**PROBLEM REQUIREMENTS**
Extract all lines from the data beneath that include the word "this".

**DATA SHOWN**

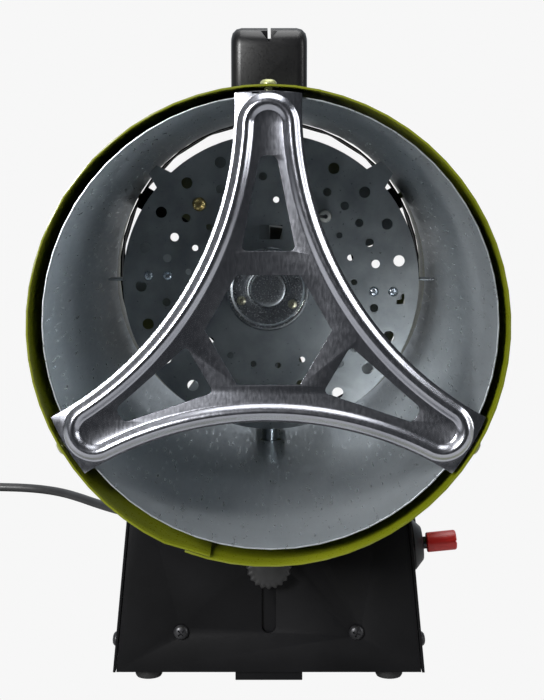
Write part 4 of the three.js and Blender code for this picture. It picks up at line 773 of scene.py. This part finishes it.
# --------------------------------------------------------------------------------- handle
# A grip moulded in black plastic stands on the top of the shell on two posts, with a fine
# spark texture, rounded edges and a narrow groove along its crown.
black_plastic = new_finish(
    "black_plastic", [(0.0040, 0.0040, 0.0045), (0.0075, 0.0075, 0.0080)], 0.02, (0.27, 0.38),
    grain_size=0.0006, bump=0.22, bump_height=0.00004, specular=0.28)
handle = from_node("handle", "moulded_handle", 0.0012, 3)
settle(handle, black_plastic, "heater", "black_plastic", "handle", angle=45)


# ----------------------------------------------------------------------------- base panels
# Four panels of thin steel, powder-coated black, stand round a floor tray: the front and
# back are cut to the tube's curve, and the sides lean in and are screwed to the tray.
for panel in ("base_front", "base_rear", "base_left", "base_right", "base_floor"):
    settle(from_node(panel, f"{panel}_panel", 0.00035), black_powder, "heater", "black_powder", panel)
for i in (1, 2):
    add_screw(f"front_screw_{i}", f"front_fixing_{i}", (0, -1, 0), SCREW_HEAD, black_screw,
              "black_screws", 15 + 30 * i)
SIDE_SLOPE = 0.1013
side_lean = math.atan(SIDE_SLOPE)
for side, sign in (("left", -1), ("right", 1)):
    for i in (1, 2):
        outward = (sign * math.cos(side_lean), 0, math.sin(side_lean))
        add_screw(f"side_screw_{side}_{i}", f"{side}_side_fixing_{i}", outward, SCREW_HEAD, black_screw,
                  "black_screws", 40 * i)

foot_rubber = new_finish(
    "foot_rubber", [(0.010, 0.010, 0.010), (0.020, 0.020, 0.020)], 0.01, (0.60, 0.80),
    grain_size=0.0008, bump=0.3, bump_height=0.00008)
for i in range(1, 5):
    low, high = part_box(f"foot_{i}")
    foot = lathe(f"rubber_foot_{i}", [
        (0, 0), (0.0046, 0), (0.0056, 0.0003), (0.0061, 0.0012), (0.0062, 0.0020), (0.0062, 0.0044),
        (0.0059, 0.0052), (0, 0.0052),
    ], ((low.x + high.x) / 2, (low.y + high.y) / 2, low.z), (0, 0, 1), 40)
    settle(foot, foot_rubber, "heater", "black_rubber", f"foot_{i}")


# ------------------------------------------------------------------------- adjusting leg
# A flat steel leg slides down behind the front panel to tip the heater up, and the scalloped
# thumb knob clamps it through the slot. A plain zinc guide keeps it upright.
settle(from_node("adjusting_leg", "sliding_leg", 0.0003), black_powder, "leg", "black_powder",
       "adjusting_leg")
settle(from_node("leg_guide", "zinc_guide", 0.0002), baffle_zinc, "heater", "galvanised", "leg_guide")

knob_low, knob_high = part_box("leg_knob")
KNOB_LOBES = 20
KNOB_RADIUS = 0.0099
KNOB_DIP = 0.0009
DIP_START = 0.0070
DIP_BAND = 0.0022
knob_x = (knob_low.x + knob_high.x) / 2
knob_z = (knob_low.z + knob_high.z) / 2
KNOB_STEPS = KNOB_LOBES * 12
knob = lathe("scalloped_knob", [
    (0, 0), (0.0050, 0), (0.0058, 0.0003), (0.0066, 0.0003), (0.0088, 0.0004), (0.0096, 0.0009),
    (KNOB_RADIUS, 0.0018), (KNOB_RADIUS, 0.0056), (0.0094, 0.0066), (0.0066, 0.0070), (0.0060, 0.0072),
    (0.0060, 0.0089), (0.0028, 0.0090), (0.0028, knob_high.y - knob_low.y), (0, knob_high.y - knob_low.y),
], (knob_x, knob_low.y, knob_z), (0, 1, 0), KNOB_STEPS)
for vertex in knob.data.vertices:
    x = vertex.co.x - knob_x
    z = vertex.co.z - knob_z
    radius = math.hypot(x, z)
    share = max(0.0, min(1.0, (radius - DIP_START) / DIP_BAND))
    dip = KNOB_DIP * share * (0.5 - 0.5 * math.cos(KNOB_LOBES * math.atan2(z, x)))
    shrink = (radius - dip) / radius if radius > 0 else 1
    vertex.co.x = knob_x + x * shrink
    vertex.co.z = knob_z + z * shrink
knob_plastic = new_finish(
    "knob_plastic", [(0.010, 0.010, 0.0105), (0.018, 0.018, 0.0185)], 0.006, (0.48, 0.62),
    grain_size=0.0005, bump=0.3, bump_height=0.00005)
settle(knob, knob_plastic, "knob", "black_plastic", "leg_knob", angle=40)


# ----------------------------------------------------------------- gas valve and igniter
# The valve's neck comes through the right side panel and a conical nut holds it. Its red
# button is pressed to let gas through; the igniter's button stands behind it.
PANEL_OUT = Vector((math.cos(side_lean), 0, math.sin(side_lean)))
PANEL_UP = Vector((-math.sin(side_lean), 0, math.cos(side_lean)))


def panel_lathe(node, name, profile, steps=48):
    """A turned piece square to the right-hand panel; distances run outwards from the node's inner end."""
    places = [vertex.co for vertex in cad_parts[node].data.vertices]
    heights = [place.dot(PANEL_UP) for place in places]
    low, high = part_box(node)
    start = PANEL_OUT * min(place.dot(PANEL_OUT) for place in places)
    start += PANEL_UP * (min(heights) + max(heights)) / 2
    start.y = (low.y + high.y) / 2
    return lathe(name, profile, start, PANEL_OUT, steps)


red_plastic = new_finish(
    "red_plastic", [(0.52, 0.018, 0.016), (0.62, 0.028, 0.022)], 0.008, (0.28, 0.40),
    grain_size=0.0006, bump=0.12, bump_height=0.00004)
stem_black = new_finish(
    "stem_black", [(0.020, 0.020, 0.022), (0.045, 0.045, 0.050)], 0.004, (0.18, 0.30), metallic=0.7,
    grain_size=0.0004, bump=0.1, bump_height=0.00003)

STEM_LENGTH = 0.0158
NOTCH = (0.0016, 0.0120, 0.0012)
gas_button = panel_lathe("valve_button", "red_button", [
    (0, 0), (0.0028, 0), (0.0028, STEM_LENGTH), (0.0042, 0.0160), (0.00455, 0.0164), (0.00455, 0.0288),
    (0.0043, 0.0293), (0.0037, 0.0296), (0, 0.0296),
])
button_places = [vertex.co for vertex in gas_button.data.vertices]
button_end = max(place.dot(PANEL_OUT) for place in button_places)
end_face = [place for place in button_places if button_end - place.dot(PANEL_OUT) < 0.00001]
notch_place = sum(end_face, Vector()) / len(end_face)
bpy.ops.mesh.primitive_cube_add(size=1, location=notch_place, rotation=(0, -side_lean, 0))
notch = bpy.context.object
notch.scale = NOTCH
bpy.ops.object.transform_apply(location=True, rotation=True, scale=True)
only(gas_button)
slit = gas_button.modifiers.new("slit", "BOOLEAN")
slit.operation = "DIFFERENCE"
slit.object = notch
bpy.ops.object.modifier_apply(modifier=slit.name)
bpy.data.objects.remove(notch)
settle(gas_button, red_plastic, "gas_button", "red_plastic", "valve_button")
gas_button.data.materials.append(stem_black)
button_start = min(vertex.co.dot(PANEL_OUT) for vertex in gas_button.data.vertices)
for face in gas_button.data.polygons:
    if face.center.dot(PANEL_OUT) - button_start < STEM_LENGTH:
        face.material_index = 1

valve_nut = panel_lathe("valve_nut", "conical_nut", [
    (0.0055, 0), (0.0114, 0), (0.0118, 0.0004), (0.0118, 0.0016), (0.0112, 0.0022), (0.0078, 0.0054),
    (0.0072, 0.0057), (0.0055, 0.0057), (0.0055, 0),
], 64)
settle(valve_nut, black_plastic, "heater", "black_plastic", "valve_nut")
settle(from_node("gas_valve", "valve_body", 0.0003), brass, "heater", "brass", "gas_valve")
settle(from_node("piezo_igniter", "igniter_body", 0.0003), black_plastic, "heater", "black_plastic",
       "piezo_igniter")
settle(from_node("piezo_button", "igniter_button", 0.0004), black_plastic, "igniter_button",
       "black_plastic", "piezo_button")


# ---------------------------------------------------------------------- rear panel fittings
# The brass hose inlet, the rocker switch and the moulded cord gland are fixed to the back
# panel; the gland tapers to the lead so that it can't kink.
settle(from_node("gas_inlet", "hose_inlet", 0.0003), brass, "heater", "brass", "gas_inlet")
settle(from_node("switch_frame", "switch_bezel", 0.0004), black_plastic, "heater", "black_plastic",
       "switch_frame")
settle(from_node("switch_rocker", "rocker_key", 0.0004), black_plastic, "rocker", "black_plastic",
       "switch_rocker")
settle(from_node("cord_gland", "tapered_gland", 0.0003), cord_rubber, "heater", "cord_rubber", "cord_gland")
bpy.data.objects.remove(screw_master)


# --------------------------------------------------------------------------- studio
# A grey floor that only reflects, a light from the upper left and front, a broad one above and
# a weak one on the right. The room in front is dim, so bright metal shows dark bands.
bpy.ops.mesh.primitive_plane_add(size=8, location=(0, 3.7, 0))
floor = bpy.context.object
floor.name = "studio_floor"
floor_paint = new_finish("floor_paint", [(0.30, 0.30, 0.30), (0.36, 0.36, 0.36)], 0.4, (0.75, 0.85))
floor.data.materials.append(floor_paint)
floor.visible_camera = False
floor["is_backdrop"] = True


def add_light(name, place, aim, width, height, power):
    data = bpy.data.lights.new(name, "AREA")
    data.shape = "RECTANGLE"
    data.size = width
    data.size_y = height
    data.energy = power
    light = bpy.data.objects.new(name, data)
    light.location = place
    light.rotation_euler = (Vector(aim) - Vector(place)).to_track_quat("-Z", "Y").to_euler()
    bpy.context.collection.objects.link(light)


add_light("key_light", (-0.80, -1.25, 0.72), (0, 0, 0.16), 0.4, 0.7, 46)
add_light("top_light", (0.1, 0.0, 1.5), (0, 0, 0.15), 1.2, 1.0, 20)
add_light("side_light", (1.3, -0.5, 0.5), (0, 0, 0.16), 0.2, 1.0, 5)
ceiling_data = bpy.data.lights.new("ceiling_light", "SUN")
ceiling_data.energy = 0.7
ceiling_data.angle = math.radians(80)
ceiling = bpy.data.objects.new("ceiling_light", ceiling_data)
ceiling.rotation_euler = (math.radians(-12), 0, 0)
bpy.context.collection.objects.link(ceiling)

world = bpy.data.worlds.new("studio")
bpy.context.scene.world = world
world.use_nodes = True
sky = world.node_tree
backdrop = sky.nodes["Background"]
backdrop.inputs["Color"].default_value = (0.93, 0.93, 0.93, 1)
room = sky.nodes.new("ShaderNodeBackground")
direction = sky.nodes.new("ShaderNodeTexCoord")
split = sky.nodes.new("ShaderNodeSeparateXYZ")
depth = sky.nodes.new("ShaderNodeMapRange")
depth.inputs["From Min"].default_value = -0.25
depth.inputs["From Max"].default_value = 1
depth.inputs["To Min"].default_value = 0.035
depth.inputs["To Max"].default_value = 0.70
rays = sky.nodes.new("ShaderNodeLightPath")
choice = sky.nodes.new("ShaderNodeMixShader")
room.inputs["Color"].default_value = (0.86, 0.93, 1.0, 1)
sky.links.new(direction.outputs["Generated"], split.inputs["Vector"])
sky.links.new(split.outputs["Y"], depth.inputs["Value"])
sky.links.new(depth.outputs["Result"], room.inputs["Strength"])
sky.links.new(rays.outputs["Is Camera Ray"], choice.inputs["Fac"])
sky.links.new(room.outputs["Background"], choice.inputs[1])
sky.links.new(backdrop.outputs["Background"], choice.inputs[2])
sky.links.new(choice.outputs["Shader"], sky.nodes["World Output"].inputs["Surface"])
bpy.context.scene.view_settings.view_transform = "Standard"

low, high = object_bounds()
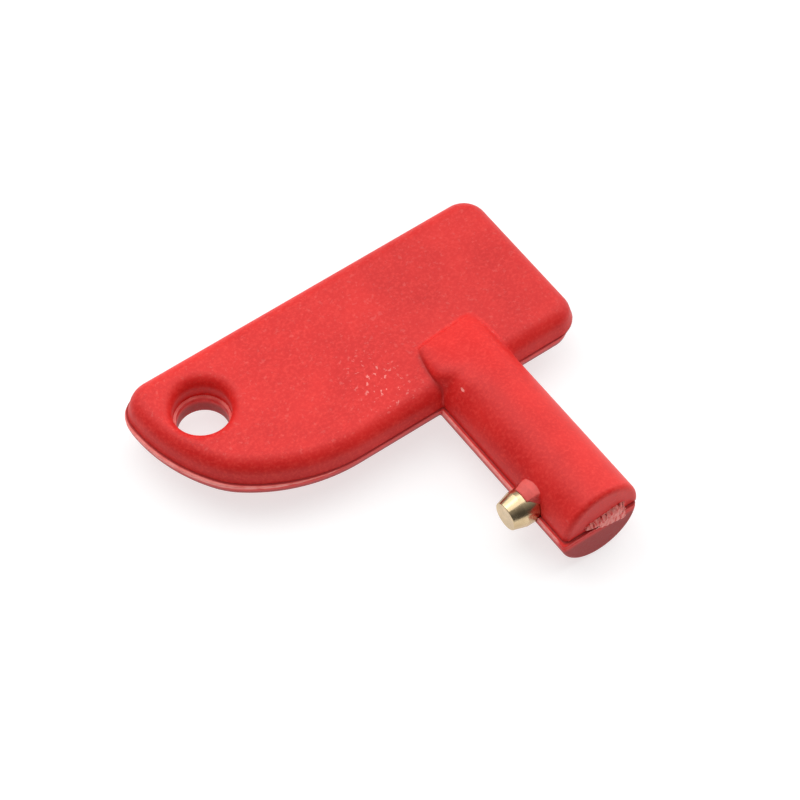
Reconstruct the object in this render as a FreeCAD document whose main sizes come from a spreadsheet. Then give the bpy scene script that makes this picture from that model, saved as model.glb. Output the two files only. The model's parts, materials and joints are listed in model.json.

**WRITTEN RESPONSE**
Write part 4 of the three.js and Blender code for this picture. It picks up at line 773 of scene.py. This part finishes it.
Reconstruct the object in this render as a FreeCAD document whose main sizes come from a spreadsheet. Then give the bpy scene script that makes this picture from that model, saved as model.glb. Output the two files only. The model's parts, materials and joints are listed in model.json.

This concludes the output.